Historia opowiadana przez film jest prosta. W solidnej, od lat ateistycznej rodzinie, pojawia się zgrzyt. Żona, pod wpływem cudem unikniętej tragedii, nawraca się. Jej mąż dostaje szału. Jezus odebrał mu żonę, zburzył ateistyczny spokój, coś trzeba zrobić.
A jako, że jest dziennikarzem postanawia udowodnić, że Jezus nie umarł i nie zmartwychwstał, że to bujda na resorach wymyślona przez chrześcijańskich spiskowców.

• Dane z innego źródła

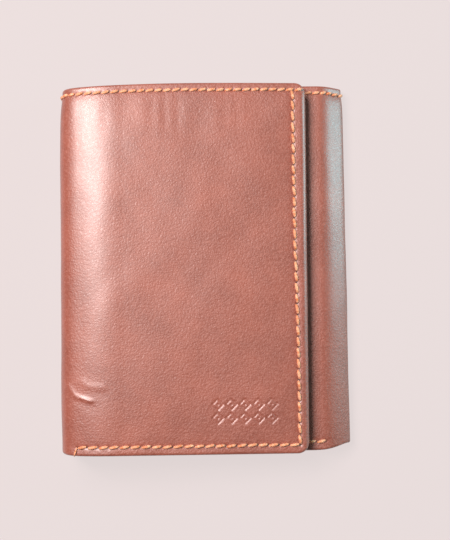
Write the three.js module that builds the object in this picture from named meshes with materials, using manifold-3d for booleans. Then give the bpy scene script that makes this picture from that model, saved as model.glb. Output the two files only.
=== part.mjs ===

Jest przekonany, że udowodnienie tego to w istocie żaden problem. Jest przecież dziennikarzem śledczym. Zabiera się więc do roboty. I… okazuje się, że nie jest to wcale tak proste, jak mu się wydawało. Kolejne rozmowy, wywiady i jest coraz gorzej.
W tle tej historii, mocno pokazanej i wcale nie przegadanej (co nie jest proste, biorąc pod uwagę temat i specyfikę takich filmów) oglądamy narastający konflikt w domu dziennikarza, jego ostre starcia z ojcem i wreszcie historie dziennikarskiego śledztwa na inny temat. Koniec nie zaskakuje, jeśli się wie, że film jest na faktach, a mimo to do końca trzyma w napięciu.
Można się oczywiście czepiać, że to film ku pokrzepieniu serc (niewątpliwie), i że w życiu nie zawsze jest tak prosta (też prawda), ale zamiast tego warto zobaczyć „Sprawę Jezus”. Nie tylko dla świetnej obsady i trzymającej w napięciu fabuły, ale także po to, by umocnić swoją wiarę. Ten film może to zrobić. Jednym słowem warto.